Shiller points to recent market volatility as evidence that investors are worried.

Robert J. Shiller: Nobel-Winning Economist Warns Of US Stock Market Bubble

New research by Yale University market scholar Robert Shiller shows that more investors are concerned about the prospect of a stock market bubble than at any other time since 2000, raising further questions about whether the current market is wildly overvalued.

Speaking with the Financial Times over the weekend, Shiller noted that his confidence surveys of investors (also known as valuation confidence indices), appear to show more fear among investment professionals than at any other time since the dotcom bubble, which reached its peak in 2000.

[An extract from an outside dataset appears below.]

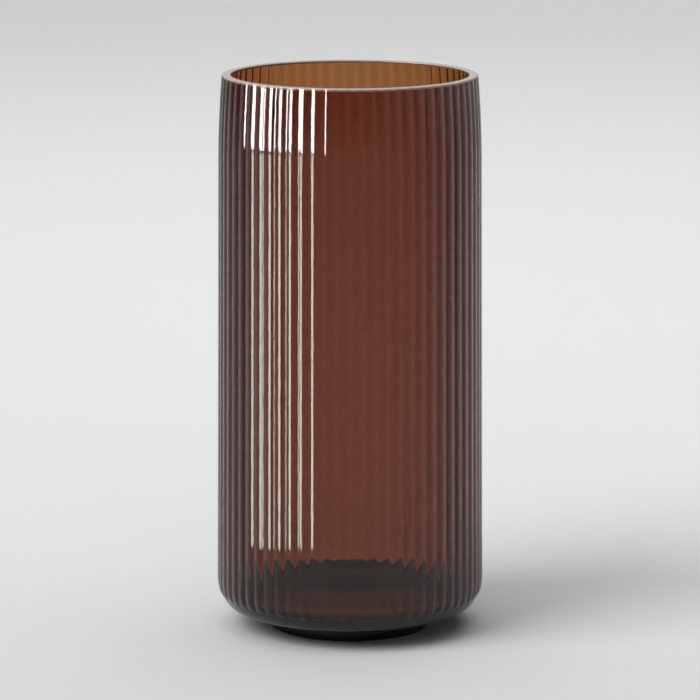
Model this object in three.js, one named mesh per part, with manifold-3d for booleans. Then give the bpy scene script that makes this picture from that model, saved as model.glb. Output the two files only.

“It looks to me a bit like a bubble again with essentially a tripling of stock prices since 2009 in just six years and at the same time people losing confidence in the valuation of the market.”

Shiller was quick to note, however, that timing a market fall is highly improbable, if not impossible. He cast doubt upon a major drop in the stock market, should the Fed raise interest rates later in the week, asserting that a market downturn has been talked about for so long that most investors expect it to transpire. Shiller also called into question the prospect that interest rates and equity prices are linked, debating that historical evidence joining the two exists.

“You would think that when interest rates are higher people would sell stocks, but the financial world just isn’t that simple.”

Other investors were quick to debate Shiller’s stance, however, as CNBC points out. Michael Gurka, founder and president of BruinHill Partners, said that US stocks are “absolutely not” in a bubble. If a bubble in the stock market were to exist, he noted that “it’s so far down the road that we need to see much higher inflated prices to warrant that.”

While the Fed is widely expected to raise interest rates in the near future, Richard Kelly, head of global strategy at TD Securities, argued that US equities are in a very different space now than during previous rate hikes. Despite noting that the Fed had encourage investors into equities for the majority of the last decade, he still questioned whether the stock market is in a bubble.

“I think it’s reasonable to expect that as the Fed starts to hike we may not see the same support within the equity markets that we have in the past because we are going to try to rotate some of that back out of the market.”

Shiller, meanwhile, pointed to the recent bout of volatility as further evidence that investors are worried and “re-evaluating their exposure to the stock market.”